R. A situação das fontes de água em São Paulo é uma reflexo sobre a questão da água no Brasil. O país tem 12% da água superficial do planeta e isso nos dá a falsa impressão de que temos uma situação confortável. Só que 80% dessa água está na Amazônia, enquanto 80% da população está no Sudeste do país. Em São Paulo, vivemos processos acelerados de uso e degradação da água que colocam em risco o abastecimento urbano do Estado. Os serviços de saneamento estão ainda muito atrasados, principalmente no tratamento de esgoto e, portanto, com alto índice de contaminação. A Agência Nacional da Água fez um relatório no qual afirma que 44% dos pontos de monitoramento da qualidade da água estão em estado ruim o péssimo. Vivemos também a poluição pelo uso indiscriminado de fertilizantes, mais de 50% dos reservatórios do Brasil já apresentam algum grau de eutrofização [um excesso de nutrientes que provoca o aumento de algas que acabam consumido o oxigênio e provocando a morte e decomposição de muitos organismos, diminuindo a qualidade da água]. Pois 29% desses reservatórios têm um grau alto de eutrofização, é um cenário grave.

P. E São Paulo?

R. No caso específico de São Paulo temos os mananciais que abastecem a região com diferentes estados de degradação. Há mais de 20 anos que se investe na recuperação do Tietê e Guarapiranga e essa região continua com ocupações urbanas ainda sem esgoto sanitário. A ocupação urbana continua, assim como a implantação de grandes infraestruturas acima dos mananciais como o Rodoanel, que supõe um impacto enorme. A ocupação é direcionada para cima dos mananciais, quando deveria ser o contrário. E no caso do Cantareira, a questão mais complexa e urgente é a recuperação da vegetação, porque o Sistema esta praticamente desmatado.
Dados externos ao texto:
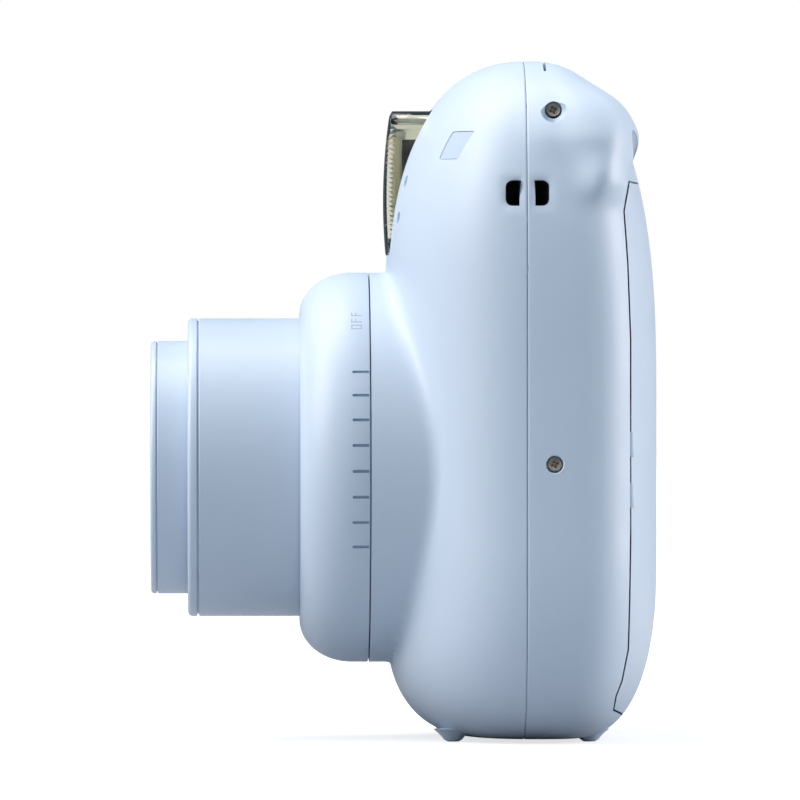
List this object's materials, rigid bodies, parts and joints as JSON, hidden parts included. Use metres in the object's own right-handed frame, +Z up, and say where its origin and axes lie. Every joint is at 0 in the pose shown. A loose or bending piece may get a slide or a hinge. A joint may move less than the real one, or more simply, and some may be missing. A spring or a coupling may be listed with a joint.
{
  "type": "instant camera",
  "caption": "Puffy two-part camera housing with a turning dial that extends a two-stage lens barrel, a hinged film door, battery door, flash and film drive inside",
  "frame": {"origin": "on the floor under the middle of the camera with its lens out", "axes": "+Z up, the lens looks along -Y, +X is the viewfinder side and the viewer's left"},
  "size_m": [0.104, 0.0914, 0.1224],
  "materials": {
    "shell_blue": "satin pastel blue",
    "black_plastic": "matt black",
    "grey_plastic": "matt grey",
    "gear_white": "natural white",
    "steel": "plain",
    "bright_steel": "polished",
    "brass_gear": "turned",
    "lens_glass": "coated",
    "clear_plastic": "smoky clear",
    "dark_window": "gloss",
    "mirror_skin": "mirror",
    "board_green": "solder mask",
    "sleeve_blue": "shrink sleeve",
    "roller_steel": "ground"
  },
  "bodies": {
    "camera_body": {"front_cover": "shell_blue", "rear_cover": "shell_blue", "door_hinge_pins": "steel", "case_screws": "steel", "lens_guide_tube": "black_plastic", "dark_chamber": "black_plastic", "chassis": "black_plastic", "roller_frame": "steel", "drive_motor": "bright_steel", "battery_holder": "grey_plastic", "battery_springs": "bright_steel", "battery_contacts": "bright_steel", "flash_window": "clear_plastic", "flash_reflector": "bright_steel", "flash_tube": "lens_glass", "flash_capacitor": "sleeve_blue", "light_sensor": "dark_window", "finder_window": "clear_plastic", "finder_tunnel": "black_plastic", "finder_eyepiece": "black_plastic", "shutter_spring": "steel", "shutter_switch": "black_plastic", "main_circuit_board": "board_green", "film_exit_guide": "black_plastic"},
    "lens_dial": {"lens_dial": "shell_blue"},
    "outer_barrel": {"outer_barrel": "shell_blue", "outer_bezel": "shell_blue", "cam_pins": "steel"},
    "inner_barrel": {"inner_barrel": "shell_blue", "inner_bezel": "shell_blue", "lens_front_plate": "grey_plastic", "front_lens": "lens_glass", "rear_lens": "lens_glass", "shutter_housing": "black_plastic", "selfie_mirror": "mirror_skin"},
    "shutter_blade": {"shutter_blade": "black_plastic"},
    "roller_front": {"roller_front": "roller_steel"},
    "roller_rear": {"roller_rear": "roller_steel"},
    "idler_gear": {"idler_gear": "gear_white"},
    "reduction_gear": {"reduction_gear": "gear_white"},
    "motor_pinion": {"motor_pinion": "brass_gear"},
    "shutter_button": {"shutter_button": "shell_blue"},
    "back_door": {"back_door": "shell_blue", "pack_springs": "steel", "film_check_window": "dark_window", "counter_window": "clear_plastic", "latch_spring": "steel"},
    "door_latch": {"door_latch": "shell_blue"},
    "battery_door": {"battery_door": "shell_blue"},
    "counter_disc": {"counter_disc": "gear_white"}
  },
  "joints": [
    {"name": "lens_dial_turn", "type": "hinge", "parent": "camera_body", "child": "lens_dial", "pos_m": [0.007, -0.0087, 0.0492], "axis": [0, -1, 0], "range_deg": [0, 42]},
    {"name": "outer_barrel_slide", "type": "slide", "parent": "camera_body", "child": "outer_barrel", "axis": [0, 1, 0], "range_m": [0, 0.0188]},
    {"name": "inner_barrel_slide", "type": "slide", "parent": "outer_barrel", "child": "inner_barrel", "axis": [0, 1, 0], "range_m": [0, 0.006]},
    {"name": "shutter_blade_swing", "type": "hinge", "parent": "inner_barrel", "child": "shutter_blade", "pos_m": [0.007, -0.0367, 0.0377], "axis": [0, 1, 0], "range_deg": [0, 34], "stiffness_Nm_per_rad": 0.0002},
    {"name": "roller_front_spin", "type": "hinge", "parent": "camera_body", "child": "roller_front", "pos_m": [0, 0.02095, 0.106], "axis": [1, 0, 0], "continuous": true},
    {"name": "roller_rear_spin", "type": "hinge", "parent": "camera_body", "child": "roller_rear", "pos_m": [0, 0.02885, 0.106], "axis": [1, 0, 0], "continuous": true},
    {"name": "idler_spin", "type": "hinge", "parent": "camera_body", "child": "idler_gear", "pos_m": [-0.0284, 0.02095, 0.09662], "axis": [1, 0, 0], "continuous": true},
    {"name": "reduction_spin", "type": "hinge", "parent": "camera_body", "child": "reduction_gear", "pos_m": [-0.0284, 0.02095, 0.08872], "axis": [1, 0, 0], "continuous": true},
    {"name": "motor_spin", "type": "hinge", "parent": "camera_body", "child": "motor_pinion", "pos_m": [-0.0316, 0.02993, 0.08353], "axis": [1, 0, 0], "continuous": true},
    {"name": "shutter_button_press", "type": "slide", "parent": "camera_body", "child": "shutter_button", "axis": [0.4226, 0.9063, 0], "range_m": [0, 0.0012], "stiffness_N_per_m": 400, "deforming": ["shutter_spring"]},
    {"name": "back_door_swing", "type": "hinge", "parent": "camera_body", "child": "back_door", "pos_m": [0.0457, 0.0396, 0.05], "axis": [0, 0, -1], "range_deg": [0, 100]},
    {"name": "door_latch_slide", "type": "slide", "parent": "back_door", "child": "door_latch", "axis": [0, 0, -1], "range_m": [0, 0.003], "stiffness_N_per_m": 300, "deforming": ["latch_spring"]},
    {"name": "battery_door_swing", "type": "hinge", "parent": "camera_body", "child": "battery_door", "pos_m": [-0.04934, 0.0359, 0.05], "axis": [0, 0, -1], "range_deg": [0, 80]},
    {"name": "counter_turn", "type": "hinge", "parent": "camera_body", "child": "counter_disc", "pos_m": [-0.034, 0.0377, 0.03], "axis": [0, 1, 0], "range_deg": [0, 300]}
  ],
  "couplings": [
    {"joint": "outer_barrel_slide", "follows": "lens_dial_turn", "m_per_rad": 0.025647},
    {"joint": "inner_barrel_slide", "follows": "lens_dial_turn", "m_per_rad": 0.0081851},
    {"joint": "roller_rear_spin", "follows": "roller_front_spin", "ratio": -1},
    {"joint": "idler_spin", "follows": "roller_front_spin", "ratio": -0.72727},
    {"joint": "reduction_spin", "follows": "roller_front_spin", "ratio": 1.6},
    {"joint": "motor_spin", "follows": "roller_front_spin", "ratio": -5.12}
  ]
}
P. O que tem revelado a falta de água?

R. A fragilidade do nosso modelo de desenvolvimento. A água é um recurso fundamental para qualquer atividade econômica. Na cidade de Itu a falta de água impacta na dignidade das pessoas, inviabiliza a atividade econômica, depois de dez dias sem água, se você tem um restaurante, você tem que fechar. Começamos a tomar consciência da gravidade do problema quando vivemos situações um pouco surrealistas de ver enchentes na porta de casa, quando não sai água na torneira. Este é um momento de aprendizado, sou otimista em relação a isso, o tamanho da nossa vulnerabilidade diante da falta de água é gigantesco.

P. Qual responsabilidade temos nós nesta crise?
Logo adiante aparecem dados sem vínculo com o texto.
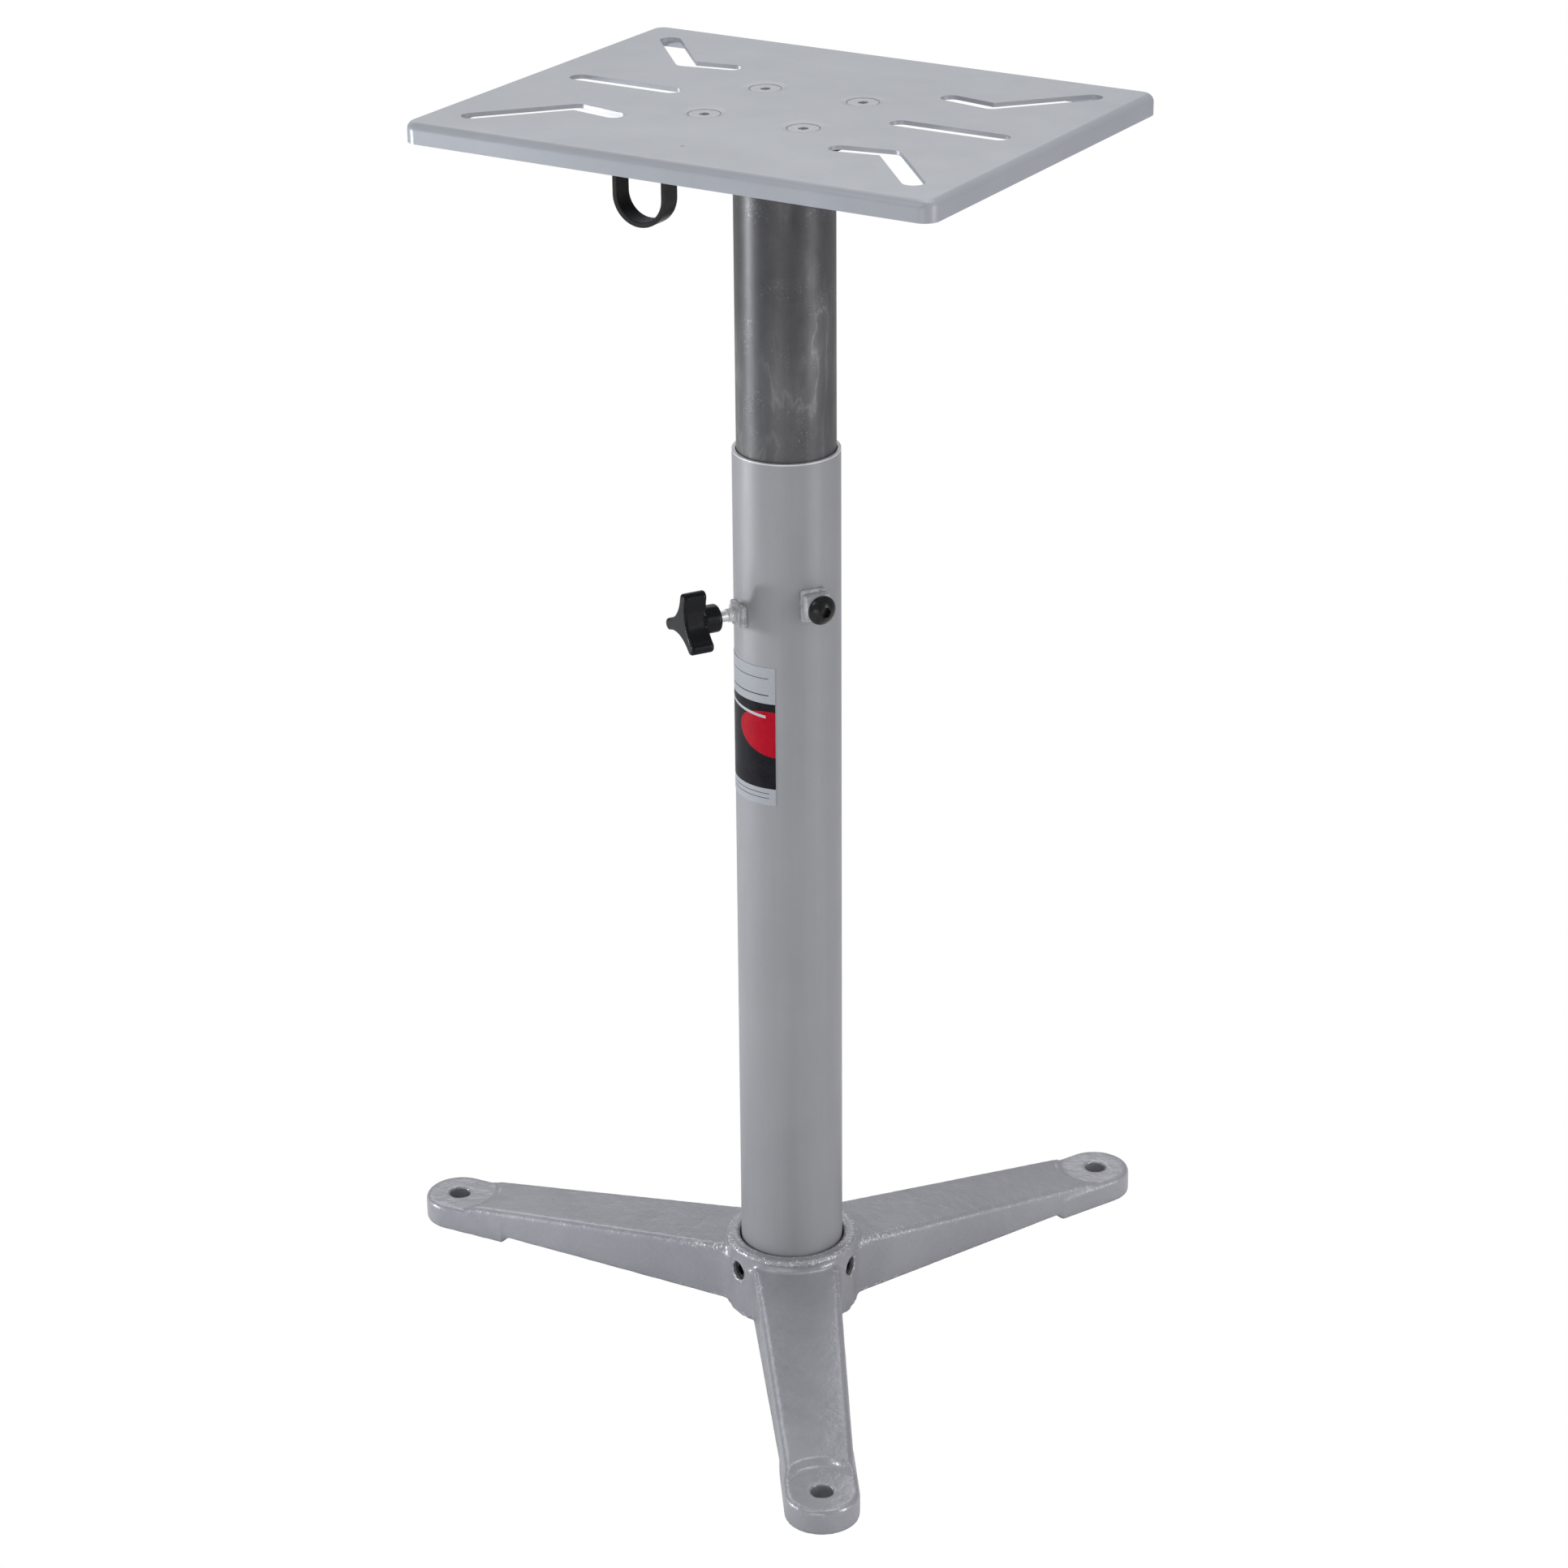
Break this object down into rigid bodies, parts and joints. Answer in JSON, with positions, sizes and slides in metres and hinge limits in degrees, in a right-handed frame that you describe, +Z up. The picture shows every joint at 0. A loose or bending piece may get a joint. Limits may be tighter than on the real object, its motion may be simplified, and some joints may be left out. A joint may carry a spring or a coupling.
{
  "type": "bench grinder stand",
  "caption": "Pedestal stand with a three-legged cast base, a telescoping round column locked by a knob and a bolt, and a slotted steel top plate.",
  "frame": {"origin": "on the column's axis, in the plane of the feet's undersides", "axes": "+Z up along the column, X along the top plate's long sides, -Y towards the side with the tool loop"},
  "size_m": [0.4318, 0.4636, 0.7693],
  "materials": {
    "casting_paint": "silver-grey paint over cast iron",
    "tube_paint": "satin silver-grey paint",
    "plate_paint": "satin light blue-grey paint",
    "tube_steel": "dark oiled mill scale",
    "flange_iron": "black",
    "loop_paint": "satin black paint",
    "black_steel": "black oxide",
    "screw_steel": "zinc plated",
    "zinc": "zinc plated",
    "weld_paint": "satin silver-grey paint over a weld bead",
    "knob_plastic": "glossy black",
    "label_film": "printed film"
  },
  "bodies": {
    "stand": {"base_casting": "casting_paint", "hub_set_screw_1": "black_steel", "hub_set_screw_2": "black_steel", "hub_set_screw_3": "black_steel", "outer_tube": "tube_paint", "label": "label_film", "stud_nut": "zinc", "stud_nut_weld": "weld_paint", "bolt_nut": "zinc", "bolt_nut_weld": "weld_paint"},
    "column": {"inner_tube": "tube_steel"},
    "head": {"head_flange": "flange_iron", "top_plate": "plate_paint", "plate_screw_1": "screw_steel", "plate_screw_2": "screw_steel", "plate_screw_3": "screw_steel", "plate_screw_4": "screw_steel", "tool_loop": "loop_paint", "loop_weld_left": "loop_paint", "loop_weld_right": "loop_paint"},
    "stud": {"lock_stud": "zinc"},
    "knob": {"lock_knob": "knob_plastic"},
    "bolt": {"lock_bolt": "black_steel"}
  },
  "joints": [
    {"name": "height_slide", "type": "slide", "parent": "stand", "child": "column", "axis": [0, 0, 1], "range_m": [-0.18, 0.14]},
    {"name": "head_swivel", "type": "hinge", "parent": "column", "child": "head", "pos_m": [0, 0, 0.76], "axis": [0, 0, 1], "continuous": true},
    {"name": "stud_advance", "type": "slide", "parent": "stand", "child": "stud", "axis": [-0.527, -0.8499, 0], "range_m": [0, 0.00375]},
    {"name": "knob_turn", "type": "hinge", "parent": "stud", "child": "knob", "pos_m": [-0.02898, -0.04674, 0.4718], "axis": [-0.527, -0.8499, 0], "range_deg": [0, 1080]},
    {"name": "bolt_turn", "type": "hinge", "parent": "stand", "child": "bolt", "pos_m": [0.03845, -0.02338, 0.4825], "axis": [0.8545, -0.5195, 0], "range_deg": [0, 720]}
  ],
  "couplings": [
    {"joint": "stud_advance", "follows": "knob_turn", "m_per_rad": 0.00019894}
  ]
}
R. A crise é consequência de vários fatores e sua saída será fruto também de vários fatores. As pessoas têm que identificar as diferentes responsabilidades da Sabesp, do Governo, das prefeituras, mas há também responsabilidade da sociedade. Atitudes de consumo responsável são fundamentais neste momento. Mas outra responsabilidade é cobrar e acompanhar a construção de medidas que garantam, de fato, um futuro seguro e sustentável para a água. Não adianta fechar a torneira e não cobrar responsabilidades e medidas, por exemplo, para que grandes consumidores de água, como a indústria, economizem.

P. Qual é sua opinião sobre a decisão do governador, recentemente anunciada, de reutilizar água do esgoto?

R. A proposta é mais uma prova do modelo equivocado de gestão da crise da água em São Paulo. Ao invés de investir em soluções para redução de consumo, como o estabelecimento de metas de redução para grandes consumidores (os contratos de demanda firme que a Sabesp possui para faixas de consumo de 500.000 litros por mês) ou investimento em reuso para fins menos nobres, a proposta é tratar o esgoto e lançar na represa de Guarapiranga para abastecer a população. Ou seja, ao invés de evitar o lançamento de esgotos, o Governo sinaliza o seguinte: “podem gerar esgoto nas áreas de mananciais, que nós tratamos e devolvemos para a população beber”.

Atualmente a principal fonte de poluição da Guarapiranga é o lançamento de esgotos urbanos da ocupação de seu entorno, parte lançado diretamente, parte lançado pelas redes de coleta de esgotos existentes na região e que ainda não são encaminhados para tratamento pela Sabesp. Além de ser muito “criativa”, a proposta é uma surpresa, uma vez que não está prevista nas diversas obras para ampliar a água previstas no Plano Diretor de Abastecimento da Macrometrópole Paulista. Ao que tudo indica, não foi discutida com a sociedade.